There are many things. For long term mitigation challenges, the entire urban development process must be revisited. I recall this interaction with John Closs in Quito in 2016 during the UN-Habitat III conference; he vociferously pointed out that the current model of laissez-faire driven urban development is completely unsustainable and that we must go back to the basics of planning. Now, what does it mean? In simple terms, it means that the free-market economy driven model of treating cities as “engines of growth”, and anything, but growth is sacrosanct; such logic is plundering the social and ecological fabric through processes like land monetisation; privatisation of service utilities, usurping of urban commons.
Historically it is proven that this is incorrect. Samuel Stien a US-based planner in one of his seminal works-“The Capital City”, points out the combination of this nexus between urban planners and the big real estate capital giants like ‘Blackstone’. Also, how such models are completely unsustainable both ecologically and socially, creating humongous inequity in the social system also ruining the cities’ urban ecology and resilient capacities.
Let me share two anecdotal experiences explaining the above. The first one is an interaction with the mayor of Montreal in a world mayors’ congress. She pointed out how the federal government-driven mobility system of more highways and cars (because of push from oil and automobile capital) had even jeopardised their city mobility and did not focus on public transport. She said they were revisiting the entire strategy and bringing in a shift from a private automobile driven mobility to public transport, thus reducing their carbon footprint. The second one is from the building typologies. The push from glass capital to ensure “dead walls” in the building typologies made of glass. This did not just increase the energy intake for cooling and heating purposes in respective climatic scenarios, this typology has also proven that the glass is the worst form of health hazard, particularly noticed during COVID 19. Instead, more ventilated houses must be the way forward. Hence, to imagine a secure and better adaptability-led urban system, one must focus on urban planning driven by people’s interests. Such planning must focus on health, decent, affordable and sustainable housing and infrastructure.
The Indian Scenario
The Indian cities are considered to be one of the most vulnerable from a climate change impact perspective. The coastal towns and cities are already facing the perilous danger of receding shorelines. In addition, the towns in plains and mountains are experiencing both heat island effects and frequent flooding.
The vulnerability has increased due to faulty city development processes in the last few decades. Akin to the global trend, Indian policy decisions were also adapted to make cities competitive and attract investments from global capital.
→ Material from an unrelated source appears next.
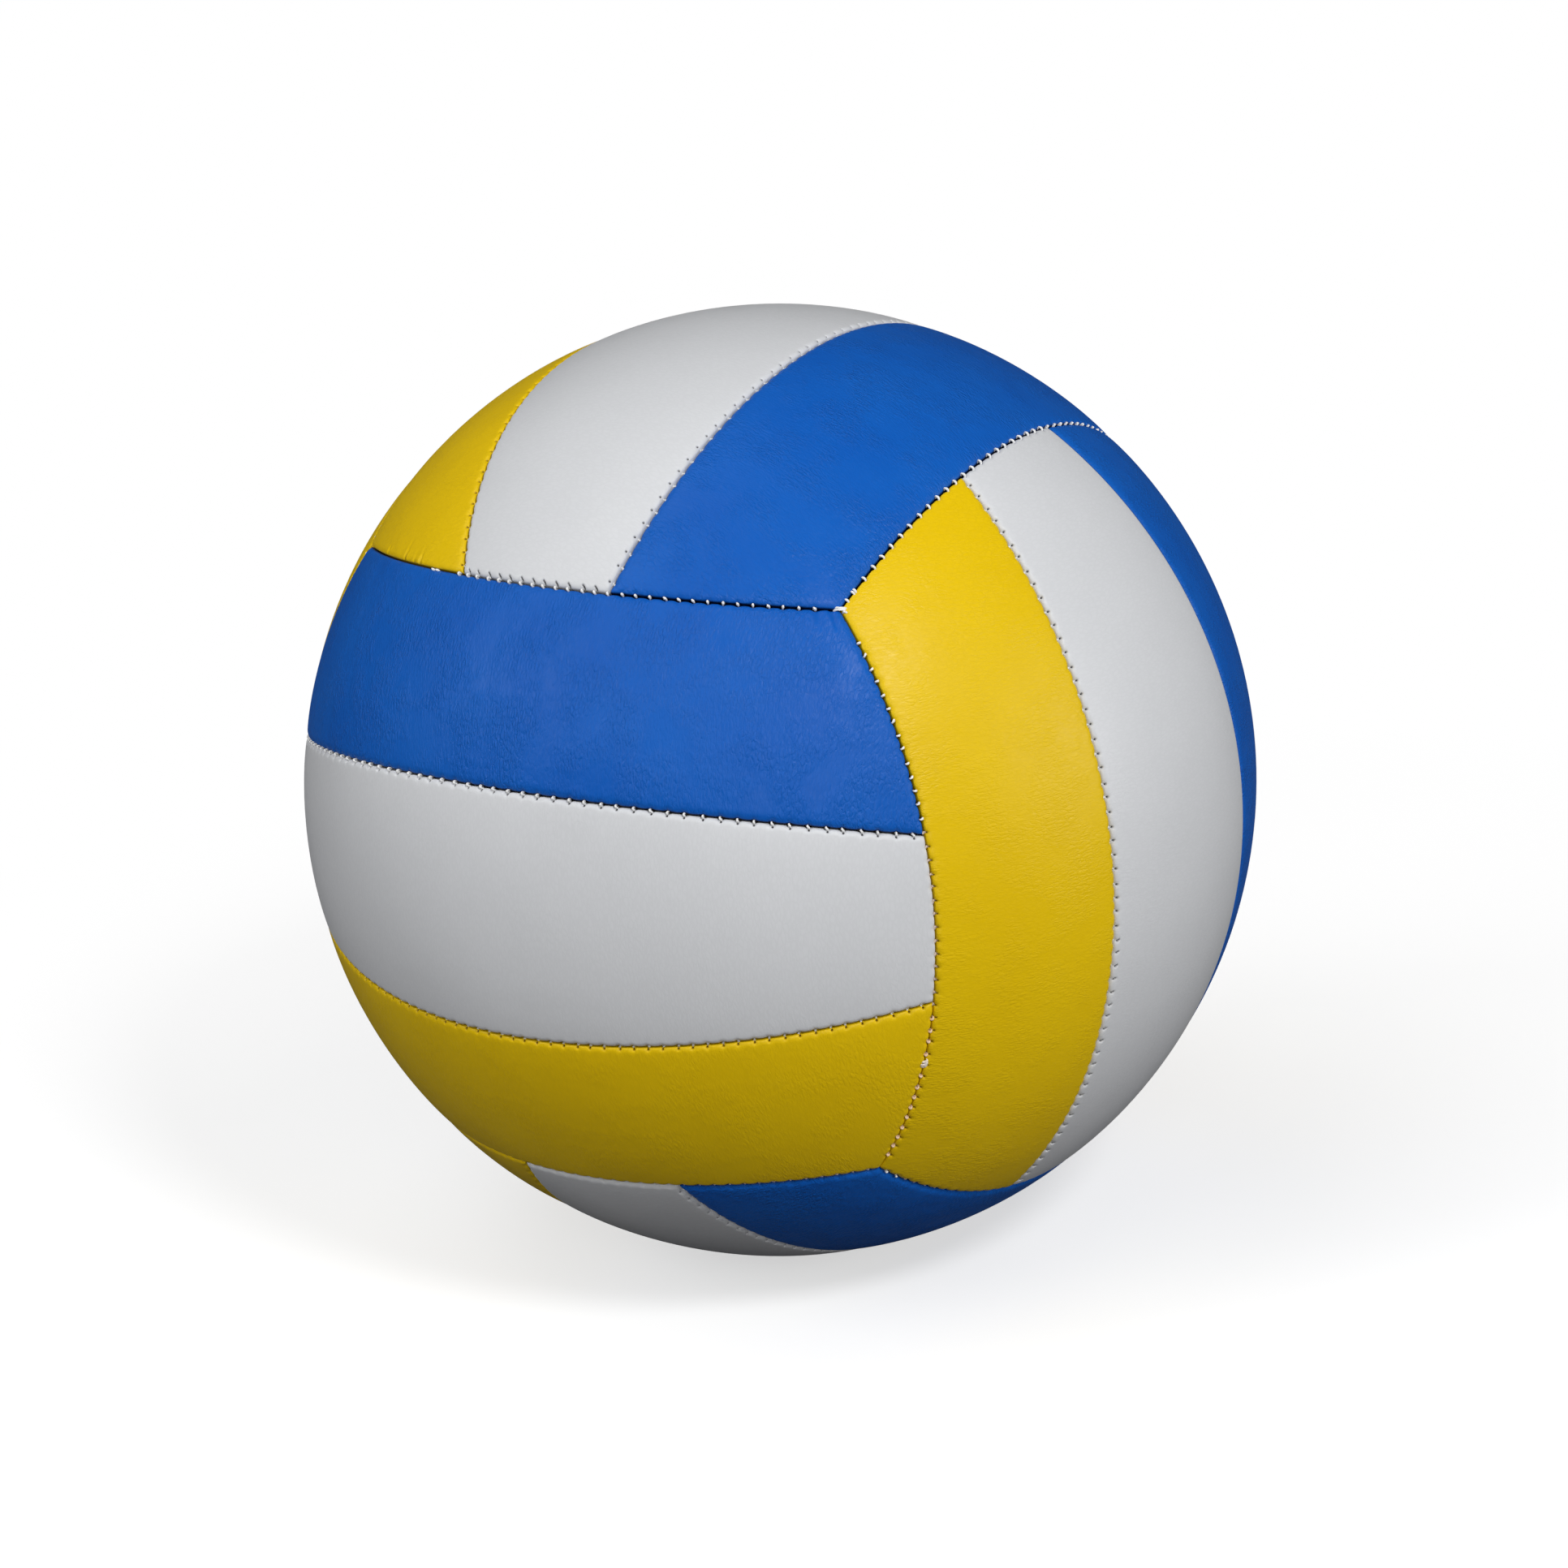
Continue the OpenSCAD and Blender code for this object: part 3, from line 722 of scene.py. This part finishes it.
def leather(name, colour, shade, painted_shade_colour, grain, shine, run_axis):
    """Synthetic leather: fine grain that is drawn out across the strip, with painted shade in the creases
    of its grain, its needle holes, grooves and folds.
    """
    material, tree, shader = new_material(name)
    place = object_place(tree)
    mapping = tree.nodes.new("ShaderNodeMapping")
    scale = [1 / (GRAIN_ACROSS * MM)] * 3
    scale["XYZ".index(run_axis)] = 1 / (GRAIN_ALONG * MM)
    mapping.inputs["Scale"].default_value = scale
    tree.links.new(place, mapping.inputs["Vector"])
    drawn = mapping.outputs[0]
    # creases: the edges of cells that noise has bent
    bend = tree.nodes.new("ShaderNodeVectorMath")
    bend.operation = "MULTIPLY_ADD"
    tree.links.new(noise(tree, drawn, BEND_SCALE, 2)["Color"], bend.inputs[0])
    bend.inputs[1].default_value = (BEND,) * 3
    tree.links.new(drawn, bend.inputs[2])
    cells = tree.nodes.new("ShaderNodeTexVoronoi")
    cells.feature = "DISTANCE_TO_EDGE"
    cells.inputs["Scale"].default_value = CELL_SCALE
    tree.links.new(bend.outputs[0], cells.inputs["Vector"])
    crease = ramp(tree, cells.outputs["Distance"], 0.0, CREASE_W)
    fine = noise(tree, drawn, FINE_SCALE, 2)["Fac"]
    height = maths(tree, "ADD", maths(tree, "MULTIPLY", crease, CREASE_SHARE), fine)
    patches = ramp(tree, noise(tree, place, PATCH_SCALE, 2)["Fac"], *PATCH_RANGE, *PATCH_DEPTHS)
    bump(tree, shader, maths(tree, "MULTIPLY", height, patches), grain, GRAIN_DEPTH)
    tone = ramp(tree, noise(tree, place, TONE_SCALE, 3)["Fac"], *NOISE)
    base = mix_colour(tree, tone, (*shade, 1), (*colour, 1))
    # painted shade in the creases of the grain: a darker tone of the colour, mixed in by the creases
    darker = tuple(CREASE_SHADE_TONE * k for k in colour)
    base = mix_colour(tree, ramp(tree, crease, 0.0, 1.0, CREASE_SHADE_SHARE, 0.0), base, (*darker, 1))
    # painted shade in the needle holes, the grooves and the insides of folds, by vertex
    base = mix_colour(tree, ramp(tree, vertex_value(tree, "pit_painted_shade"), *PAINTED_SHADE_RANGE), base, (*painted_shade_colour, 1))
    tree.links.new(base, shader.inputs["Base Color"])
    rough = ramp(tree, fine, *NOISE, *LEATHER_ROUGHNESS)
    tree.links.new(rough, shader.inputs["Roughness"])
    shader.inputs["Specular IOR Level"].default_value = shine
    return material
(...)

For example, in the mobility sector, the push was and continues to be for more flyovers, expanding the road networks in the cities, instead of public transport. Likewise, the desired trajectory was waste to energy plants, large capital-intensive water and sewage treatment plants, more real estate development without giving ample space for open green areas, and urban commons.
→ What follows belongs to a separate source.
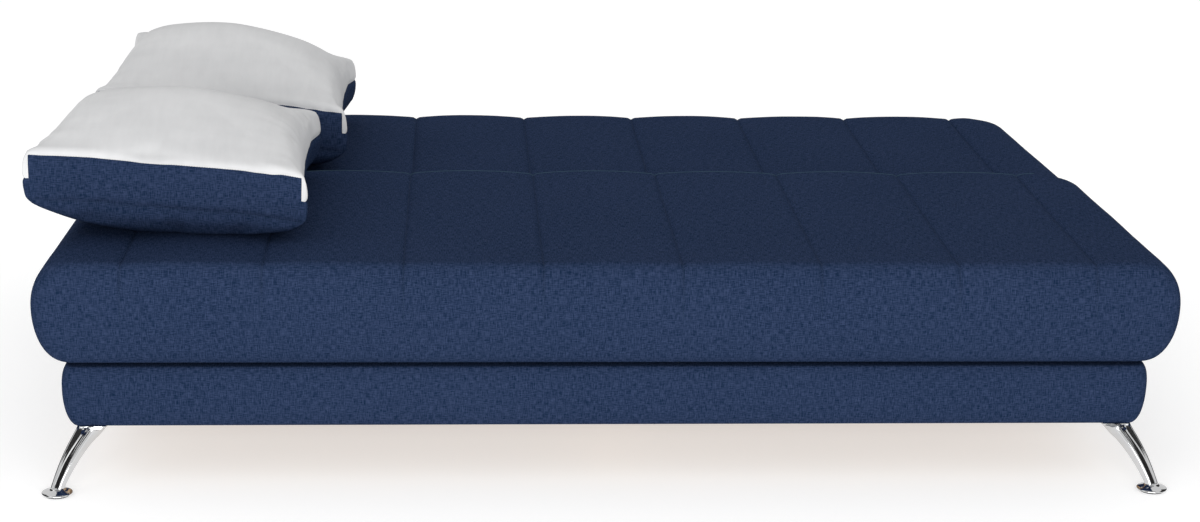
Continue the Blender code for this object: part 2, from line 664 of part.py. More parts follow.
def pivot_bolt(word, side, parts):
    """The shouldered bolt of one hinge, laid along X through its three plates."""
    inner = BACK_ARM_X - GAP
    outer = BRACKET_X + HINGE_PLATE + GAP
    span = outer - inner
    nut = 0.9 * BOLT_HEAD
    profile = [
        (0.0, BOLT_HEAD), (BOLT_HEAD_RADIUS - 0.001, BOLT_HEAD), (BOLT_HEAD_RADIUS, BOLT_HEAD - 0.001),
        (BOLT_HEAD_RADIUS, 0.0), (BOLT_RADIUS, 0.0), (BOLT_RADIUS, -span - nut + 0.001),
        (BOLT_RADIUS - 0.001, -span - nut), (0.0, -span - nut),
    ]
    bolt = turned(f"hinge_bolt_{word}", profile, 20, "zinc_steel", parts)
    bolt.rotation_euler = (0.0, -side * math.pi / 2, 0.0)
    bolt.location = (side * inner, HINGE_Y, HINGE_Z)


def hinges(parts):
    """Bracket, seat arm, back arm, pawl and pivot bolt at each end of the hinge line."""
    hole = [bolt_hole()]
    plates = (
        ("hinge_bracket", bracket_outline(), hole, BRACKET_X),
        ("seat_arm", seat_arm_outline(), hole, SEAT_ARM_X),
        ("back_arm", back_arm_outline(), hole, BACK_ARM_X),
        ("ratchet_pawl", pawl_outline(), [], BACK_ARM_X),
    )
    for word, side in SIDES:
        for name, outline, holes, x in plates:
            flat_plate(f"{name}_{word}", outline, holes, x, HINGE_PLATE, side, "zinc_steel", parts)
        pivot_bolt(word, side, parts)


def bumpers(parts):
    """Rubber buttons on the end boards, under the seat and the back."""
    bottom = BOX_TOP_Z - BOARD_BELOW_PAD + GAP
    height = PANEL_BOTTOM_Z - GAP - bottom
    x = BOX_PANEL_X - BOARD / 2
    places = (("front", BOX_FRONT_Y + BUMPER_FROM_FRONT), ("rear", BOX_REAR_Y - BUMPER_FROM_REAR))
    profile = [
        (0.0, height), (BUMPER_RADIUS - BUMPER_EASE, height), (BUMPER_RADIUS, height - BUMPER_EASE),
        (BUMPER_RADIUS, 0.0), (0.0, 0.0),
    ]
    for word, side in SIDES:
        for place, y in places:
            button = turned(f"bumper_{place}_{word}", profile, 16, "black_rubber", parts)
            button.location = (side * x, y, bottom)


def pillow(name, centre_x, front_y, bed_z, belly, parts):
    """A box pillow: a sagging underside, a straight gusset and a crowned top, rolled to one side."""
    bed = bed_z + PILLOW_LIFT
    low_x, high_x = centre_x - PILLOW_WIDTH / 2, centre_x + PILLOW_WIDTH / 2
    rear_y = front_y + PILLOW_DEPTH
    gusset_low = bed + belly
    gusset_high = gusset_low + PILLOW_GUSSET
    middle = (gusset_low + gusset_high) / 2
    levels = [(bed + share * belly, inset, roll) for share, inset, roll in UNDERSIDE_RINGS]
    levels += [(gusset_low, GUSSET_INSET, 1.0), (middle, 0.0, 1.0), (gusset_high, GUSSET_INSET, 1.0)]
    levels += [(gusset_high + share * PILLOW_CROWN, inset, roll) for share, inset, roll in CROWN_RINGS]
    rings = []
    for z, inset, roll in levels:
        outline = rounded_rectangle(
            low_x + inset, high_x - inset, front_y + inset, rear_y - inset, PILLOW_CORNER, 4
        )
        tilt = -PILLOW_ROLL * roll / PILLOW_WIDTH
        rings.append([(x, y, z + tilt * (x - centre_x)) for x, y in outline])
    loft(name, rings, "pillow_fabric", parts)


def build():
    """Build every piece of the sofa bed."""
    clear_scene()
    parts = new_collection("sofa_bed")
    cutters = new_collection("cutters")
    bedding_box(parts)
    box_pads(parts)
    legs(parts)
    hinges(parts)
    bumpers(parts)
    for name, towards, depth, top_z, arm_x in (
        ("seat", -1, SEAT_DEPTH, SEAT_TOP_Z, SEAT_ARM_X),
        ("back", 1, BACK_DEPTH, BACK_TOP_Z, BACK_ARM_X),
    ):
        padding = panel_padding(f"{name}_padding", towards, depth, top_z, parts)
        hollow_panel(padding, name, towards, depth, top_z, cutters)
        panel_frame(name, towards, depth, arm_x, parts)
    front = (FRONT_PILLOW_X, FRONT_PILLOW_Y, SEAT_TOP_Z, FRONT_PILLOW_BELLY)
    rear = (REAR_PILLOW_X, REAR_PILLOW_Y, BACK_TOP_Z, REAR_PILLOW_BELLY)
    pillow("pillow_front", *front, parts)
    pillow("pillow_rear", *rear, parts)


build()
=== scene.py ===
# %% [markdown]
# # A click-clack sofa bed, opened flat
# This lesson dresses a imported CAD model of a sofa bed. Two padded panels, the seat and the back,
# lie level on a hinge line over a bedding box that stands on four chrome horns. Two box pillows lie
# at the left end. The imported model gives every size. The cells below add cloth, seams, thread,
# timber and metal, one kind of piece at a time.

import math

import bmesh
import bpy
import numpy as np
from mathutils import Matrix, Vector, noise


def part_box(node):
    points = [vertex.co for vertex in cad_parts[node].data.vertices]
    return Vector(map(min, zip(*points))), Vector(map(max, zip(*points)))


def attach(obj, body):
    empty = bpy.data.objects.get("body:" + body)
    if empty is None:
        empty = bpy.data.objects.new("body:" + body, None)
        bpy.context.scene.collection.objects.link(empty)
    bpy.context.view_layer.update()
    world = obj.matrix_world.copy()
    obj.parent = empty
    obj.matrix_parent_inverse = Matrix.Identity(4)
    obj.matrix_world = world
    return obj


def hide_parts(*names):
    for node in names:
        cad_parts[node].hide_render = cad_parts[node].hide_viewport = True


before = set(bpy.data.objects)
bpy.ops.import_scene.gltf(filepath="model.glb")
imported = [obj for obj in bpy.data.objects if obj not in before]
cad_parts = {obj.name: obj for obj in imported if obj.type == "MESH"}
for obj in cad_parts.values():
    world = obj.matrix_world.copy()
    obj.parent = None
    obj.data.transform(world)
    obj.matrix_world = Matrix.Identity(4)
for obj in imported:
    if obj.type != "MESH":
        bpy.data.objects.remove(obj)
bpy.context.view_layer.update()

# %% [markdown]
# ## Sizes from the frame
# Every later cell reads its places from these boxes, so the cloth always fits the timber and steel
# that it covers. The two hinge bolts give the line that the seat and the back turn about.

# %% Sizes from the frame
SIDES = (("left", -1), ("right", 1))
HALF_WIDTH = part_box("seat_padding")[1].x
bolt_low, bolt_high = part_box("hinge_bolt_right")
HINGE_Y = (bolt_low.y + bolt_high.y) / 2
HINGE_Z = (bolt_low.z + bolt_high.z) / 2
SEAM_PITCH = 0.2413       # from one quilting seam to the next
SEAMS_EACH_SIDE = 4       # of the middle of the bed
SEAM_X = [(k + 0.5) * SEAM_PITCH for k in range(-SEAMS_EACH_SIDE, SEAMS_EACH_SIDE)]
print(f"hinge line at y {HINGE_Y:.3f}, z {HINGE_Z:.3f}; {len(SEAM_X)} seams per panel")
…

The latest addition of such reforms is the “smart city plan”; these cities were supposed to be lighthouses for BJP’s model of urban development. However, most of the smart cities chosen for development have proven to be the ones where urban flooding has increased.
So, India needs to revisit its planning strategy, which should be people-centric. Simultaneously, it should empower local governments to meet their adaptive capacities, but at least support them to prepare their disaster atlas to ensure minimum damage to lives and assets.